┌────────
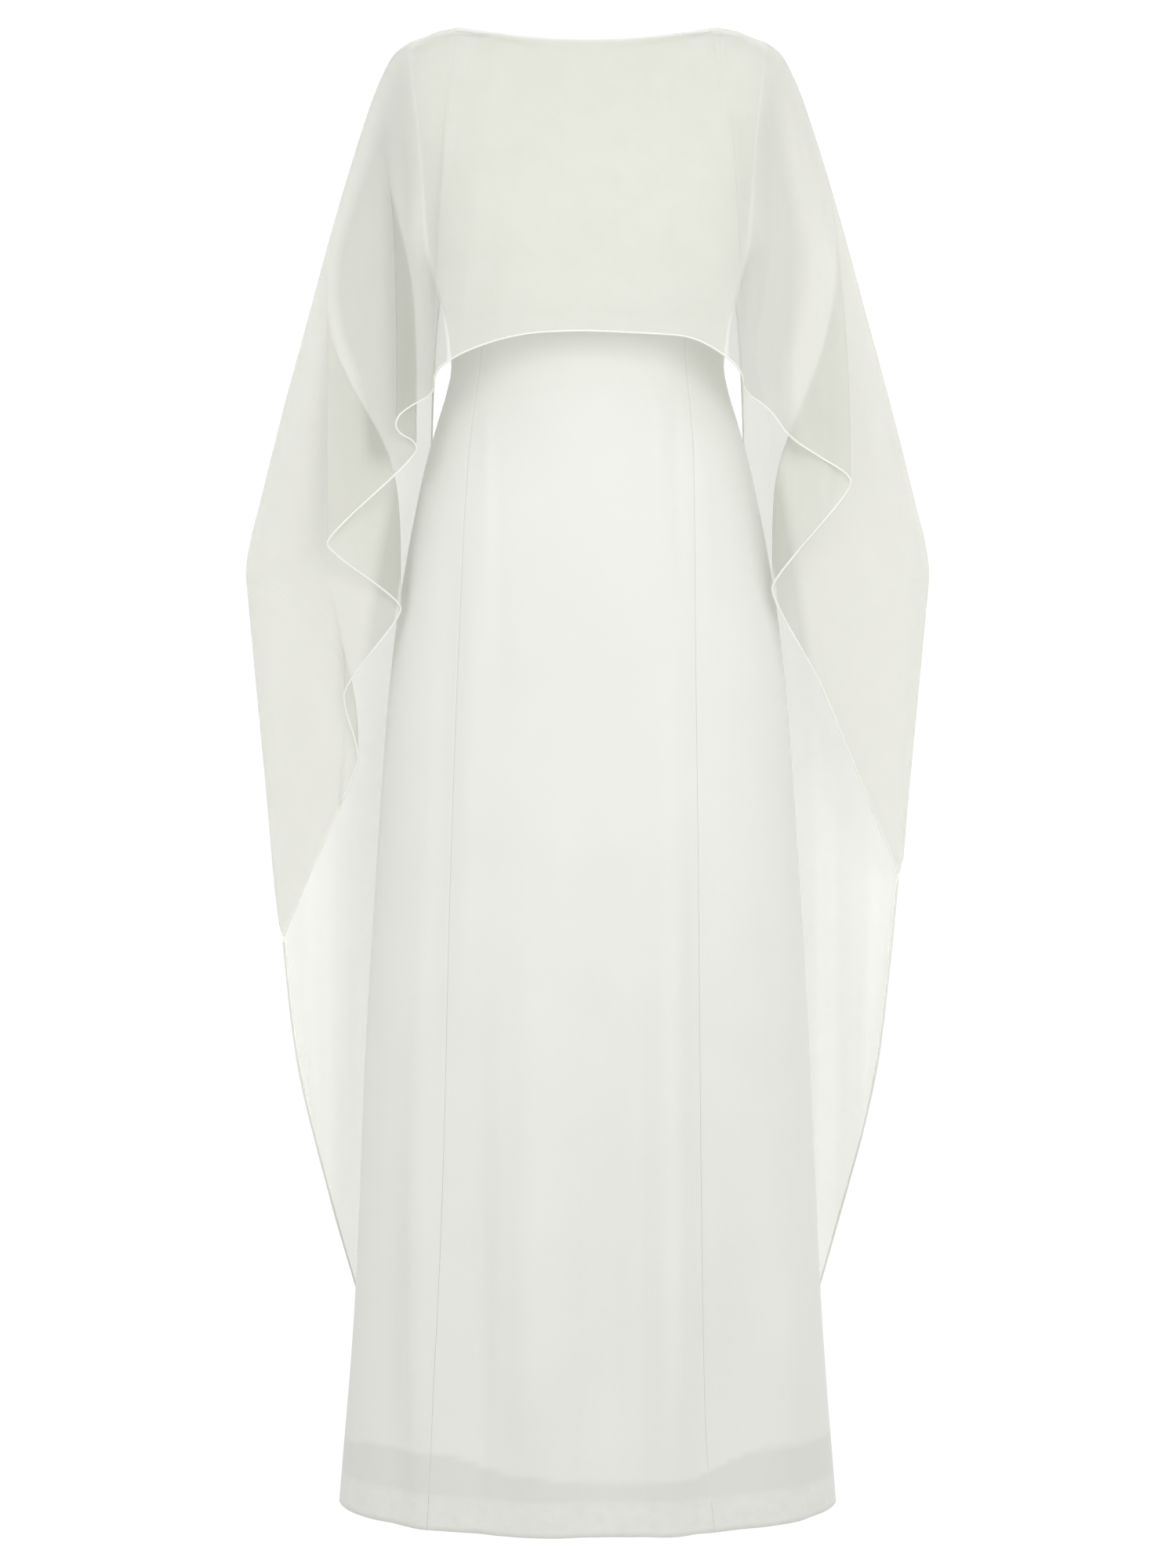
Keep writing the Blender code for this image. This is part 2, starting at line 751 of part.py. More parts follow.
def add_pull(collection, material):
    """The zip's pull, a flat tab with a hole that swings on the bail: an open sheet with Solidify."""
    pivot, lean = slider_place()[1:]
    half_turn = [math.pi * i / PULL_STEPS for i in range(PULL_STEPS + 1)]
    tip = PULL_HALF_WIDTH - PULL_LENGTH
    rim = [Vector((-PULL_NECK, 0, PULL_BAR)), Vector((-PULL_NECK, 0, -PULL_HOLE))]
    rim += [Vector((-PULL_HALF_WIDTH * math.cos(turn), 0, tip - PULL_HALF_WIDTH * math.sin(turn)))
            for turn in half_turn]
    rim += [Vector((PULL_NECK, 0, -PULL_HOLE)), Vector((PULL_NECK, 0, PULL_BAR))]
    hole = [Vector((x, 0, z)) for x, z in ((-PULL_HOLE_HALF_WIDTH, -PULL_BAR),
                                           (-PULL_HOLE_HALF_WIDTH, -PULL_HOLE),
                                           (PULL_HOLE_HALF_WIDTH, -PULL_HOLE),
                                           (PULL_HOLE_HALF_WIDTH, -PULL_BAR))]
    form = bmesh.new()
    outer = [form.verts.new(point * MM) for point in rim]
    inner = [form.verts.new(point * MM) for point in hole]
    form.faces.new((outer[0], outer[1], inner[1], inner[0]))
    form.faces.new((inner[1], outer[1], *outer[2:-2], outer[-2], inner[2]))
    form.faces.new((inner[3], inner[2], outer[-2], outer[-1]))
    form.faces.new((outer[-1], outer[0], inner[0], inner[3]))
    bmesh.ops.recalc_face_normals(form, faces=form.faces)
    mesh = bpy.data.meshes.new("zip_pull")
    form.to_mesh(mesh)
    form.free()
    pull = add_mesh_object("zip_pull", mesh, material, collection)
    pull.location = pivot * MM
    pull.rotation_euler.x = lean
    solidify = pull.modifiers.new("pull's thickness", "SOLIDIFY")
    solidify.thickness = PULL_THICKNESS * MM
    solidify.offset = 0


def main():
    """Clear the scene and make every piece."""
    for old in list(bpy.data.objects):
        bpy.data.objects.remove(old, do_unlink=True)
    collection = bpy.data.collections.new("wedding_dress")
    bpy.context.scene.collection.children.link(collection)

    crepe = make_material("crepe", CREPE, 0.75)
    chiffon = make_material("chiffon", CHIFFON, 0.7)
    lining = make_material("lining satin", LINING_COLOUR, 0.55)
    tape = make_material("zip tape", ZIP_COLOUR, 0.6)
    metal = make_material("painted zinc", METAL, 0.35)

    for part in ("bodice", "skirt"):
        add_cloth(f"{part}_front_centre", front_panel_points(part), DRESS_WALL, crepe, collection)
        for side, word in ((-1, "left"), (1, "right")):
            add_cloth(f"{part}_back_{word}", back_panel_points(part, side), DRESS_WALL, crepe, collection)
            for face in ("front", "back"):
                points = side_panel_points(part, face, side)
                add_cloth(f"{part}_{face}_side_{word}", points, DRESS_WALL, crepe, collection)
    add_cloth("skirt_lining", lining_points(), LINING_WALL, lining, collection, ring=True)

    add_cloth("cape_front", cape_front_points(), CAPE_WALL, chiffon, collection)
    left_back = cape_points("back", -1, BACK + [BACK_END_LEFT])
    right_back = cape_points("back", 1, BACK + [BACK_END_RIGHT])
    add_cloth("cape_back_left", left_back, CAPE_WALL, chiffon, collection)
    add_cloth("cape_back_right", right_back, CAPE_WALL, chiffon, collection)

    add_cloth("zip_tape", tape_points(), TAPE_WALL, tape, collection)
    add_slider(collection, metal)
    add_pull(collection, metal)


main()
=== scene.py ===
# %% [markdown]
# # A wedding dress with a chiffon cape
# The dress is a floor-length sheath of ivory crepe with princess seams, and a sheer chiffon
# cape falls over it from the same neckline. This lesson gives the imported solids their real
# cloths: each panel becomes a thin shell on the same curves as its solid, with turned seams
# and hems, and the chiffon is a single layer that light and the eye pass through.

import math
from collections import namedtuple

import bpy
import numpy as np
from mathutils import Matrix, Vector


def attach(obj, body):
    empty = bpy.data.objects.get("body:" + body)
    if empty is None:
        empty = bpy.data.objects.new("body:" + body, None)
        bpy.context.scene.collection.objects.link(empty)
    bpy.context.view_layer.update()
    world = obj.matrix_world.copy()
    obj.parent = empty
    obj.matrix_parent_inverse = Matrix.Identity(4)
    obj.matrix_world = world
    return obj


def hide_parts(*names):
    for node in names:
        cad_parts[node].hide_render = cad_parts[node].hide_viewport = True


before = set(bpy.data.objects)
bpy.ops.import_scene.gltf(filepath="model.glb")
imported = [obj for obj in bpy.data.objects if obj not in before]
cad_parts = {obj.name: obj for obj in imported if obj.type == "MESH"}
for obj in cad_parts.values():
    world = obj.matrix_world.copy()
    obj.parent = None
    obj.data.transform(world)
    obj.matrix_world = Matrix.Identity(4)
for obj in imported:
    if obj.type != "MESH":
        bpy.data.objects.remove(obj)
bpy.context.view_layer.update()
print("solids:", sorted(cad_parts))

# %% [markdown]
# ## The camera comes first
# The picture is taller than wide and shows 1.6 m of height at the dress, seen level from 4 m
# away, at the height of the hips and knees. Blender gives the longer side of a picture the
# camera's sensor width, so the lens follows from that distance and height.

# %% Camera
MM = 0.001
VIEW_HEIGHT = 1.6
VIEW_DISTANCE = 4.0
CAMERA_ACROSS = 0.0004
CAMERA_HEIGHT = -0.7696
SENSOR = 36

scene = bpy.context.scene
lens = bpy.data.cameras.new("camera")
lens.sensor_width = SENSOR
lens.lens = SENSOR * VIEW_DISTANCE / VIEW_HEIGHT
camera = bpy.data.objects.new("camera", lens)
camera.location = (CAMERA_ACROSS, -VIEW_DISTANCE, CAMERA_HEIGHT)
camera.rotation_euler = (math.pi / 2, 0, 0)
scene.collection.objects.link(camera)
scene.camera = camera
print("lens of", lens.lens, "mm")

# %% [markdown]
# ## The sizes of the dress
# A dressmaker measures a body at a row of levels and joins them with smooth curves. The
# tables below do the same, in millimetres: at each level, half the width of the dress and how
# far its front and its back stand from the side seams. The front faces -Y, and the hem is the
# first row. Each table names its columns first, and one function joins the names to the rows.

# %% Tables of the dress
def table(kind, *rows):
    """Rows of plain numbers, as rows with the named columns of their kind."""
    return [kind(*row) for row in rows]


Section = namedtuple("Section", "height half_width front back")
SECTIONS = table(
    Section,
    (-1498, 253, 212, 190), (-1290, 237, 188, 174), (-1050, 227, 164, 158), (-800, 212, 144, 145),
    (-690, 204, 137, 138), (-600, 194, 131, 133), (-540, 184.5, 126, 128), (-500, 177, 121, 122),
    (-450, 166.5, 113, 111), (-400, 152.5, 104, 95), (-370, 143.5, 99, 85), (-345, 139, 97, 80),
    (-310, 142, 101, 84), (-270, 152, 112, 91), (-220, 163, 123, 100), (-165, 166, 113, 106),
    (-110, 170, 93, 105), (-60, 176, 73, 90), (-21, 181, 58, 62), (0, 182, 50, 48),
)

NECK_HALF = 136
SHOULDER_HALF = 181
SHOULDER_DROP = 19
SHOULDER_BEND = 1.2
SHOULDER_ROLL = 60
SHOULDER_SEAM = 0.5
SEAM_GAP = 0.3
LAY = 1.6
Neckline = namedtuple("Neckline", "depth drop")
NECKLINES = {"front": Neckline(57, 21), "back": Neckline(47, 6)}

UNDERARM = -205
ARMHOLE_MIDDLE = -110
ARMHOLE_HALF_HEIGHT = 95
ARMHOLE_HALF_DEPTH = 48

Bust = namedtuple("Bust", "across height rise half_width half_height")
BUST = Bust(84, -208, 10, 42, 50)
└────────
* _REQUIREMENTS_: Repeat exactly the lines from the one containing "TAPE_WALL, tape, collection)" to the one containing "cad_parts[node].hide_render = cad_parts[node].hide_viewport", both lines included, and nothing else.

* _REPLY TO THE TASK_:
    add_cloth("zip_tape", tape_points(), TAPE_WALL, tape, collection)
    add_slider(collection, metal)
    add_pull(collection, metal)


main()
=== scene.py ===
# %% [markdown]
# # A wedding dress with a chiffon cape
# The dress is a floor-length sheath of ivory crepe with princess seams, and a sheer chiffon
# cape falls over it from the same neckline. This lesson gives the imported solids their real
# cloths: each panel becomes a thin shell on the same curves as its solid, with turned seams
# and hems, and the chiffon is a single layer that light and the eye pass through.

import math
from collections import namedtuple

import bpy
import numpy as np
from mathutils import Matrix, Vector


def attach(obj, body):
    empty = bpy.data.objects.get("body:" + body)
    if empty is None:
        empty = bpy.data.objects.new("body:" + body, None)
        bpy.context.scene.collection.objects.link(empty)
    bpy.context.view_layer.update()
    world = obj.matrix_world.copy()
    obj.parent = empty
    obj.matrix_parent_inverse = Matrix.Identity(4)
    obj.matrix_world = world
    return obj


def hide_parts(*names):
    for node in names:
        cad_parts[node].hide_render = cad_parts[node].hide_viewport = True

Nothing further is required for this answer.